Is there a better way to interactively redefine proxy functions from a repl than this?
(defn make-proxy []
(proxy [Parent] []
(function1 [])
(function2 [])))
(defonce p (make-proxy))
(update-proxy p (proxy-mappings (make-proxy)))
The only alternative I can think of is to make each proxy function call out to an actual clojure function of the same name. Then I can easily redefine that clojure function at runtime. That doesn't feel very clean though.
have you tried https://github.com/clojure/tools.namespace? I’m not sure if that refreshes proxy bindings, but it handles most other things so I assume it will
Huh, I didn't think about that.
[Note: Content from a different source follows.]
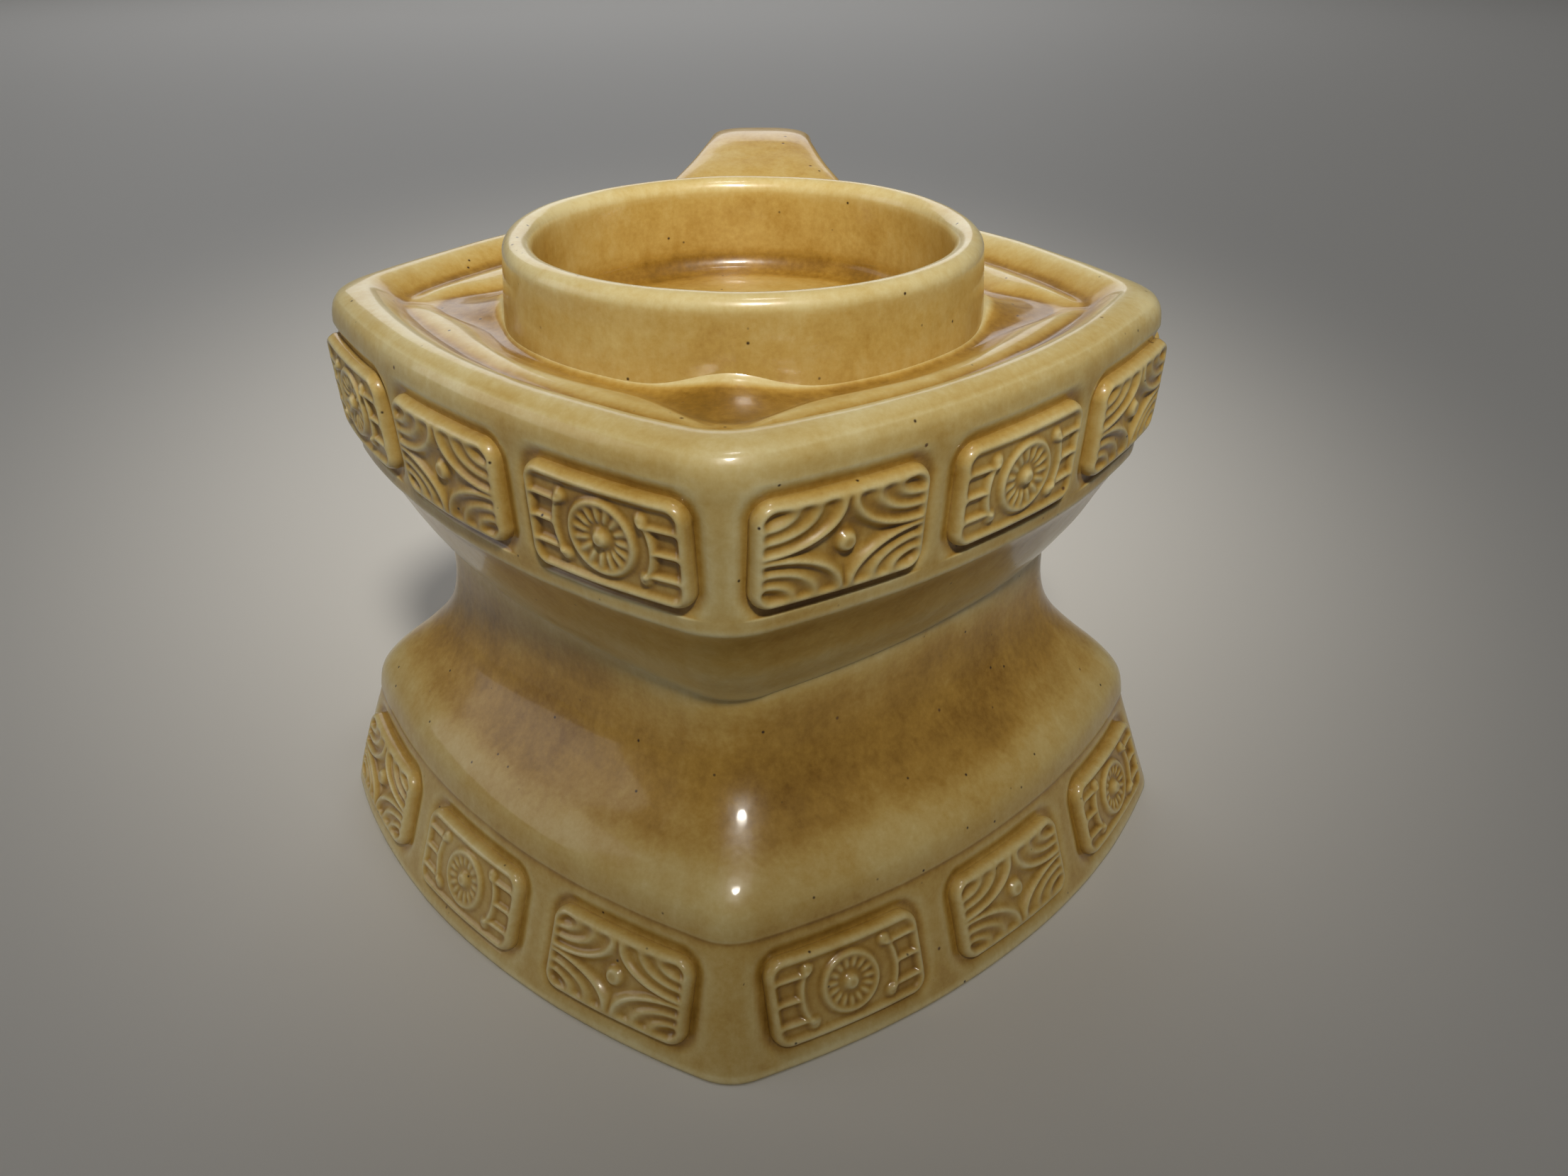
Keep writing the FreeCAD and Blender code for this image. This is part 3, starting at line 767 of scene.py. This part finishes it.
def plain(name, code, roughness):
    material, tree = new_material(name)
    shader = add(tree, "ShaderNodeBsdfPrincipled", Base_Color=colour(code), Roughness=roughness)
    add(tree, "ShaderNodeOutputMaterial", Surface=shader.outputs[0])
    return material


def make_floor():
    bm = bmesh.new()
    bmesh.ops.create_grid(bm, x_segments=1, y_segments=1, size=6)
    mesh = bpy.data.meshes.new("floor")
    bm.to_mesh(mesh)
    bm.free()
    mesh.materials.append(plain("pale_floor", "#D8D5CF", 0.6))
    floor = bpy.data.objects.new("floor", mesh)
    bpy.context.scene.collection.objects.link(floor)


def area_light(name, place, target, size, watts, tint="#FFFFFF"):
    light = bpy.data.lights.new(name, "AREA")
    light.shape = "RECTANGLE"
    light.size, light.size_y = size
    light.energy = watts
    light.color = colour(tint)[:3]
    aim(name, light, place, target)


def aim(name, light, place, target):
    holder = bpy.data.objects.new(name, light)
    holder.location = place
    holder.rotation_euler = (Vector(target) - Vector(place)).to_track_quat("-Z", "Y").to_euler()
    bpy.context.scene.collection.objects.link(holder)


def make_lights():
    """A lamp over the front that leaves the foot in half shade, soft day from behind, dim room."""
    middle = (0, 0, 0.08)
    lamp = bpy.data.lights.new("front_lamp", "SPOT")
    lamp.energy = 46
    lamp.spot_size = math.radians(23.5)
    lamp.spot_blend = 1
    lamp.shadow_soft_size = 0.09
    lamp.color = colour("#FFFAF0")[:3]
    aim("front_lamp", lamp, (0.12, -0.66, 0.92), (0, 0.075, 0.14))
    area_light("back_window", (-0.3, 1.7, 0.8), (-0.1, 1.0, 0), (1.6, 0.8), 5, "#F5F7FC")
    area_light("ceiling_lamp", (0.10, -0.10, 1.25), middle, (0.16, 0.16), 1.0, "#FFFFFF")
    area_light("left_fill", (-0.9, -0.05, 0.40), middle, (0.6, 0.5), 0.8, "#FFFFFF")
    world = bpy.data.worlds.new("room")
    world.use_nodes = True
    background = world.node_tree.nodes["Background"]
    background.inputs["Color"].default_value = colour("#EEEEEC")
    background.inputs["Strength"].default_value = 0.11
    bpy.context.scene.world = world


CAMERA_PLACE = (13.3, -258.0, 192.5)
CAMERA_PITCH = 29.02
CAMERA_TURN = 1.27
LENS = 31.49
SENSOR = 36.0


def make_camera():
    camera = bpy.data.cameras.new("camera")
    camera.lens = LENS
    camera.sensor_width = SENSOR
    holder = bpy.data.objects.new("camera", camera)
    holder.location = Vector(CAMERA_PLACE) * MM
    holder.rotation_euler = (math.radians(90 - CAMERA_PITCH), 0, math.radians(CAMERA_TURN))
    bpy.context.scene.collection.objects.link(holder)
    bpy.context.scene.camera = holder


bpy.context.scene.view_settings.view_transform = "Standard"
make_floor()
make_lights()
make_camera()
finishes = [honey_glaze(), bare_clay()]
make_stand(finishes)
make_collar(finishes[:1])
make_cup(finishes[:1])
make_handle(finishes[:1])
make_tiles(stand_band, finishes[:1])
make_tiles(collar_band, finishes[:1])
It's been a while since I've used it. I've always been more in favor of manually evaluating things from Emacs. It's worth a shot though.
@alexmiller I believe the reason for my confusion about liberal use of placement for type hints (other than fn arg lists) is this from the book "Programming Clojure" :
Clojure supports adding type hints to function parameters, let bindings, variable names, and expressions.
So this suggested that using it for locals (as suggested yesterday to avoid) was reasonable in tight loops. Also the word "expressions" seems rather vague, which suggests you could use them everywhere.